The International Criminal Court (ICC) Prosecutor’s Response to observations of more than 50 amici curiae, legal representatives of victims and States, is 60 pages long. It makes an abstraction of history; misleadingly refers to Judea and Samaria as the “West Bank” of the Jordan River (which includes Israel), and falsely called “Occupied Palestinian Territories” that were liberated in 1967 from the Jordanian occupation.
The Prosecutor’s Response adopts the Muslim-Arab and pro-Arab-Muslim vision of the conflict.
The Prosecutor’s Response seems to create new international law where non-binding resolutions can change legally binding agreements in order to prosecute Israeli leaders and Israeli Jews for war crimes under article 8-2b-viii of the Rome Statute for settling the land, and to deprive the Jews of their rights as the indigenous people or native people of this land. The Prosecutor’s Response endorses the legal/political agenda of the Muslim/Arab and the so-called human rights NGOs.

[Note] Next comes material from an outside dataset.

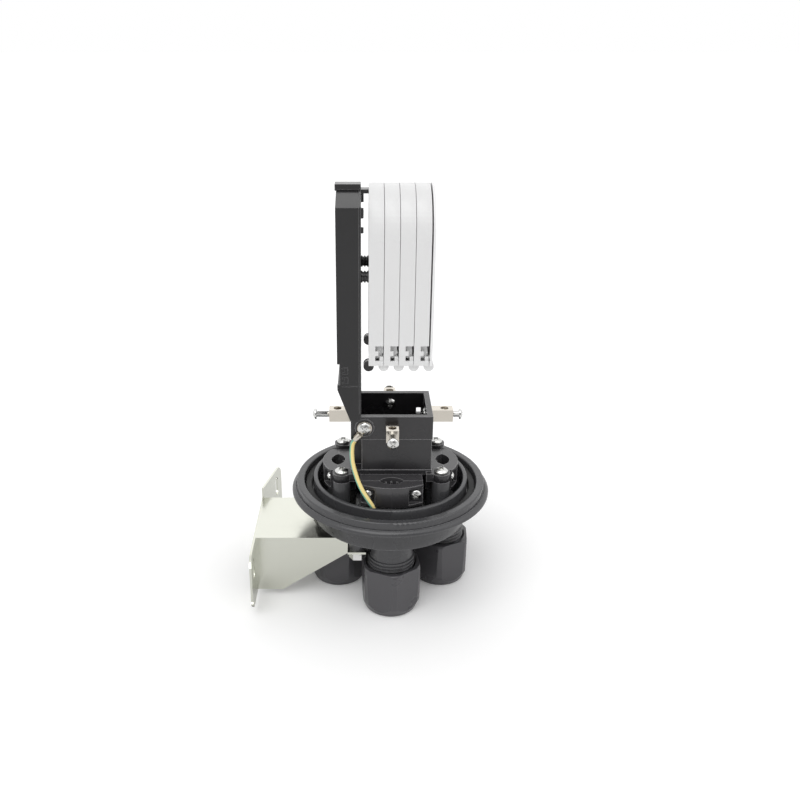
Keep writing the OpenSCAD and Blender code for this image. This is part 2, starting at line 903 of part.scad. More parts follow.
// Outline of a tray: straight foot, half-round top
module tray_face(inset = 0) {
    r = tray_r - inset;
    translate([0, z_tray_top - tray_r])
        circle(r, $fn = 128);
    translate([-r, z_tray + inset])
        square([2 * r, tray_h - tray_r - inset]);
}

// Hook that snaps on a pin: a ring with its mouth turned down and to the left
module hook(x) {
    mouth = pin_d * 0.72;
    difference() {
        union() {
            translate([x, -hook_l / 2, z_hinge])
                rod_y(barrel_d, hook_l, 48);
            translate([x, -hook_l / 2, z_hinge])
                cube([tray_wall, hook_l, barrel_d]);
        }
        translate([x, -hook_l, z_hinge])
            rod_y(pin_d + 2 * running, 2 * hook_l, 48);
        translate([x, 0, z_hinge])
            rotate([0, 215, 0])
                translate([-mouth / 2, -hook_l, 0])
                    cube([mouth, 2 * hook_l, barrel_d]);
    }
}

// Two cheeks with a pin between them, for the next tray's hook
module pin_pair(x) {
    for (side = [-1, 1])
        translate([x, side > 0 ? barrel_l / 2 - cheek_t : -barrel_l / 2, z_hinge])
            rod_y(barrel_d, cheek_t, 48);
    translate([x, -barrel_l / 2, z_hinge])
        rod_y(pin_d, barrel_l, 48);
}

// Arm that ties the cheeks to the tray on their left
module cheek_arms(x) {
    for (side = [-1, 1])
        translate([x - free_gap - 3, side > 0 ? barrel_l / 2 - cheek_t : -barrel_l / 2,
                   z_hinge])
            cube([3, cheek_t, barrel_d]);
}

// Half-round guide that the fibre is wound round
module fibre_guide(r, h) {
    difference() {
        cylinder(r = r, h = h, $fn = 64);
        translate([0, 0, -1])
            cylinder(r = r - tray_wall, h = h + 2, $fn = 64);
        translate([-r - 1, -4, -1])
            cube([2 * r + 2, 8, h + 2]);
    }
}

// Comb that holds the splice sleeves side by side
module splice_comb(h) {
    comb_l = 30;
    slots = 6;
    step = 5;
    for (i = [0 : slots])
        translate([-comb_l / 2, (i - slots / 2) * step - 0.6, 0])
            cube([comb_l, 1.2, h]);
    translate([-comb_l / 2, -slots / 2 * step, 0])
        cube([comb_l, slots * step, 1.6]);
}

// Inside of a tray, drawn with +Z away from its floor and +X up
module tray_inside() {
    depth = tray_t - tray_wall - 1.5;
    guide_r = 15;
    for (x = [tray_h * 0.2, tray_h * 0.78])
        translate([x, 0, 0])
            fibre_guide(guide_r, depth);
    translate([tray_h * 0.49, 0, 0])
        splice_comb(depth - 2);
}

module tray(i) {
    x0 = tray_x(i);
    x1 = x0 + tray_t;
    open_w = 6.6;
    tab_w = 2.5;
    baffle_y = tray_r - tray_wall - 4.2;
    color(tray_grey)
    difference() {
        union() {
            difference() {
                slab_x(x0, x1) tray_face();
                slab_x(x0 + tray_wall, x1 + 1) tray_face(tray_wall);
                // room for the knuckles at both lower corners
                for (y = [-hinge_y, hinge_y], x = [x0, tray_x(i + 1)])
                    translate([x, y - barrel_l / 2 - free_gap, z_hinge])
                        rod_y(barrel_d + 2 * free_gap, barrel_l + 2 * free_gap, 48);
                // stepped fibre entries in both side walls
                for (side = [-1, 1])
                    translate([x1 - open_w, side * tray_r - tray_wall - 1, z_tray + 4]) {
                        cube([open_w + 1, 2 * tray_wall + 2, 4.6]);
                        translate([0, 0, 8.5])
                            cube([open_w + 1, 2 * tray_wall + 2, 4.6]);
                        translate([tab_w, 0, 0])
                            cube([open_w + 1, 2 * tray_wall + 2, 13]);
                    }
            }
            // baffles behind the entries
            for (side = [-1, 1])
                translate([x0 + tray_wall - eps, side > 0 ? baffle_y : -baffle_y - 1.2,
                           z_tray + 5])
                    cube([tray_t - tray_wall - 1, 1.2, 10.8]);
            // tabs that keep the fibre under the rim
            for (y = [-1, 1], z = [34, 62, 90])
                translate([x1 - 1.4, y > 0 ? tray_r - 8 : -tray_r, z_tray + z])
                    cube([1.4, 8, 5]);
            translate([x0 + tray_wall - eps, 0, z_tray])
                rotate([0, -90, 0])
                    mirror([0, 0, 1])
                        tray_inside();
            for (y = [-hinge_y, hinge_y])
                translate([0, y, 0]) {
                    hook(x0);
                    pin_pair(tray_x(i + 1));
                    cheek_arms(tray_x(i + 1));
                }
        }
        // holes in the floor for the pegs of the carrier
        if (i == 1)
            for (y = [-peg_y, peg_y])
                translate([x0 - 1, y, z_peg])
                    rod_x(m3[2] + 0.1, tray_wall + 2);
    }
}

// Flat lid, hooked on the last tray and resting a little off its rim
module tray_lid() {
    lid_off = 0.8;
    x0 = tray_x(5);
    color(tray_grey)
    difference() {
        slab_x(x0 + lid_off, x0 + lid_off + tray_wall) tray_face();
        for (y = [-hinge_y, hinge_y])
            translate([x0, y - barrel_l / 2 - free_gap, z_hinge])
                rod_y(barrel_d + 2 * free_gap, barrel_l + 2 * free_gap, 48);
    }
    color(tray_grey)
    for (y = [-hinge_y, hinge_y])
        translate([0, y, 0])
            hook(x0);
}

// Loose pin blocks clipped into the first tray's own hooks
module pivot_bobbins() {
    color(frame_black)
    for (y = [-hinge_y, hinge_y])
        translate([0, y, 0])
            pin_pair(tray_x(1));
}

// ---------------------------------------------------------------- bracket

z_sheet = z_base - bracket_drop - sheet_t;
wall_x = -bracket_reach;

// Flat fork of the bracket, cut round the left port
module bracket_plate() {
    tongue_x = bolt_x + 7.5;
    difference() {
        union() {
            translate([wall_x, -bracket_half])
                square([bracket_reach - tongue_x, 2 * bracket_half]);
            for (side = [-1, 1])
                translate([-tongue_x - 1, side > 0 ? 26 : -bolt_y - 8])
                    square([16, bolt_y + 8 - 26]);
        }
        translate([-port_r, 0])
            circle(d = neck_d + 6, $fn = 96);
        translate([-port_r, -neck_d / 2 - 3])
            square([port_r, neck_d + 6]);
        for (side = [-1, 1])
            translate([-bolt_x, side * bolt_y])
                circle(d = 8.6, $fn = fine);
    }
}

// Ear with a slot for a strap or a wall screw, drawn from its fold outwards
module bracket_ear(l, low, high, slot_z) {
    r = 10;
    difference() {
        union() {
            translate([0, low])
                square([l - r, high - low]);
            translate([0, low + r])
                square([l, high - low - 2 * r]);
            for (z = [low + r, high - r])
                translate([l - r, z])
                    circle(r, $fn = 48);
        }
        translate([l - ear_slot, slot_z])
            rotate(90)
                slot(20, 6.5);
    }
}

// Turns an ear's outline into sheet, folded out from the end of a gusset
module folded_ear(side, turn) {
    translate([wall_x + sheet_t / 2, side * (bracket_half - sheet_t / 2), 0])
        rotate([90, 0, turn])
            linear_extrude(sheet_t, center = true)
                children();
}

module bracket() {
    gusset_low = z_ground + 6;
    far_ear_turn = 77;
    color(steel)
    union() {
        translate([0, 0, z_sheet])
            linear_extrude(sheet_t)
                bracket_plate();
        // gussets folded down along both edges
        for (side = [-1, 1])
            translate([0, side > 0 ? bracket_half : -bracket_half + sheet_t, 0])
                rotate([90, 0, 0])
                    linear_extrude(sheet_t)
                        polygon([[wall_x, gusset_low], [wall_x + 25, gusset_low],
                                 [-bolt_x - 6, z_sheet - 12], [-bolt_x - 6, z_sheet + 1],
                                 [wall_x, z_sheet + 1]]);
        // near ear, square to the gusset, and far ear, opened out a little
        folded_ear(-1, -90)
            bracket_ear(near_ear, gusset_low, z_sheet + sheet_t, z_sheet - 18);
        folded_ear(1, far_ear_turn)
            bracket_ear(far_ear, gusset_low, z_sheet + 13, z_sheet - 5);
    }
}

module bracket_bolts() {
    head = 5.5;
    color(zinc)
    for (y = [-bolt_y, bolt_y])
        translate([-bolt_x, y, z_sheet - 1.6 - head]) {
            cylinder(d = 13 / cos(30), h = head, $fn = 6);
            translate([0, 0, head - eps])
                cylinder(d = 8, h = 1.6 + sheet_t + bracket_drop + 2, $fn = fine);
        }
}

module bracket_washers() {
    color(zinc)
    for (y = [-bolt_y, bolt_y])
        translate([-bolt_x, y, z_sheet - 1.6])
            difference() {
                cylinder(d = 15.4, h = 1.6, $fn = 48);
                translate([0, 0, -1])
                    cylinder(d = 8.4, h = 4, $fn = fine);
            }
}

// ---------------------------------------------------------------- nodes

module gland_nut_front() { gland_nut(FRONT); }
module gland_nut_left() { gland_nut(LEFT); }
module gland_nut_back() { gland_nut(BACK); }
module gland_nut_right() { gland_nut(RIGHT); }
module gland_seal_front() { gland_seal(FRONT); }
module gland_seal_left() { gland_seal(LEFT); }
module gland_seal_back() { gland_seal(BACK); }
module gland_seal_right() { gland_seal(RIGHT); }
module inner_jaw_front() { inner_jaw(FRONT); }
module inner_jaw_left() { inner_jaw(LEFT); }
module inner_jaw_back() { inner_jaw(BACK); }
module inner_jaw_right() { inner_jaw(RIGHT); }
module outer_jaw_front() { outer_jaw(FRONT); }
module outer_jaw_left() { outer_jaw(LEFT); }
module outer_jaw_back() { outer_jaw(BACK); }
module outer_jaw_right() { outer_jaw(RIGHT); }
module strength_post_front() { strength_post(FRONT); }
module strength_post_left() { strength_post(LEFT); }
module strength_post_back() { strength_post(BACK); }
module strength_post_right() { strength_post(RIGHT); }
module tray_1() { tray(1); }
module tray_2() { tray(2); }
module tray_3() { tray(3); }
module tray_4() { tray(4); }

base_body();
seal_ring();
gland_nut_front();
gland_nut_left();
gland_nut_back();
gland_nut_right();
gland_seal_front();
gland_seal_left();
gland_seal_back();
gland_seal_right();
gland_washers();
inner_jaw_front();
inner_jaw_left();
inner_jaw_back();
inner_jaw_right();
outer_jaw_front();
outer_jaw_left();
outer_jaw_back();
outer_jaw_right();
jaw_screws();
support_frame();
frame_screws();
strength_post_front();
strength_post_left();
strength_post_back();
strength_post_right();
post_fixing_screws();
post_clamp_screws();
earth_screw();
earth_lug();
earth_wire();
earth_terminal();
slack_carrier();
carrier_screws();
spacer_pegs();
top_clip();
tray_1();
tray_2();
tray_3();
tray_4();
tray_lid();
pivot_bobbins();
bracket();
bracket_bolts();
bracket_washers();
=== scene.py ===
# %% [markdown]
# # An open fibre closure, dressed for its picture
#
# The closure stands on its four cable glands with its dome taken off.  Every rigid
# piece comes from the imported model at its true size.  This notebook gives each one
# the finish of its real material, dresses the earth lead in its striped jacket, softens
# the edges and sets up a plain studio.

import math

import bpy
import numpy as np
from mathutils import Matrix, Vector


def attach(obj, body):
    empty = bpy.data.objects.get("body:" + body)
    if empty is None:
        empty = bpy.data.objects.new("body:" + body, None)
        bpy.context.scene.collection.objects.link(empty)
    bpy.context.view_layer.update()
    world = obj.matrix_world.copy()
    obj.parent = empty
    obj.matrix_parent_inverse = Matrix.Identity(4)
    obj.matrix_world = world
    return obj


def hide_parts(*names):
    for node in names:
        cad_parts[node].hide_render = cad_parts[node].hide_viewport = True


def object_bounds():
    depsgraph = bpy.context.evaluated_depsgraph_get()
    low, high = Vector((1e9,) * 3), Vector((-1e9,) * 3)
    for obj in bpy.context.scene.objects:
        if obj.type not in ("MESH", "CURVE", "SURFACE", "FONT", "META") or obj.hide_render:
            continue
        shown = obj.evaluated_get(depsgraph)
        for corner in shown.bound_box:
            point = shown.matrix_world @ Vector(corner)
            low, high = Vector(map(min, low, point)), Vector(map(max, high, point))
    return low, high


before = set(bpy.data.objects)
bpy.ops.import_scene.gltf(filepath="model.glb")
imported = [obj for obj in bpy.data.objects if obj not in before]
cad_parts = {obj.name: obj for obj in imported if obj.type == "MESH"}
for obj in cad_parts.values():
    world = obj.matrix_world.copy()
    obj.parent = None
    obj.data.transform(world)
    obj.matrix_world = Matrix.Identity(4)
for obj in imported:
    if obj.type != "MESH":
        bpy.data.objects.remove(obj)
scene = bpy.context.scene
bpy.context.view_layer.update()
MM = 0.001

# %% [markdown]
# ## Camera
#
# The view looks down at the closure from the front.  A moderate lens at arm's length
# gives the gentle perspective of a product picture.  The place is measured from the
# dome seat, which is the frame's origin.

# %% Camera
CAMERA_PLACE = Vector((-23.2, -696.0, 366.7)) * MM
CAMERA_DOWN = math.radians(22.7)
CAMERA_LENS = 38.25
SENSOR_WIDTH = 36.0
# The closure stands a little left of the middle of the lens, so the frame is shifted.
CAMERA_SHIFT = 35 / 800

camera_data = bpy.data.cameras.new("studio_camera")
camera_data.lens = CAMERA_LENS
camera_data.sensor_width = SENSOR_WIDTH
camera_data.shift_x = CAMERA_SHIFT
camera_data.clip_start = 0.01
camera = bpy.data.objects.new("studio_camera", camera_data)
camera.location = CAMERA_PLACE
camera.rotation_euler = (math.pi / 2 - CAMERA_DOWN, 0.0, 0.0)
scene.collection.objects.link(camera)
scene.camera = camera
print("camera at", [round(v, 3) for v in camera.location])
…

According to the Prosecutor, the West Bank-Gaza is the land of the “Palestinian state”, although this lands is in legally binding agreements (the Oslo Accords) considered to be a disputed territory under Israeli control; nothing in the Oslo Accords bars “Palestine” from accepting the jurisdiction of the ICC, or the exercise of the jurisdiction by the Court although the same Accords prohibit the Palestinian Authority from engaging in foreign relations and limit its jurisdiction.
Apparently, since 138 member states of the United Nations knowingly violated the Israel-Palestinian agreements by engaging in foreign relations with the Palestinian Authority, the ICC, a court of justice, has decided that it can violate them too.
The same political movement that has poisoned the international organizations [UNESCO, the World Health Organization, the International Court of Justice, the International Criminal Court, the United Nations Human Rights Council (UNHRC) who replaced the United Nations Commission on Human Rights (UNCHR), the United Nations General Assembly and Security Council] has now reached the ICC. As it is not possible in this context to analyze every paragraph of the Prosecutor’s Response, we selected five of them.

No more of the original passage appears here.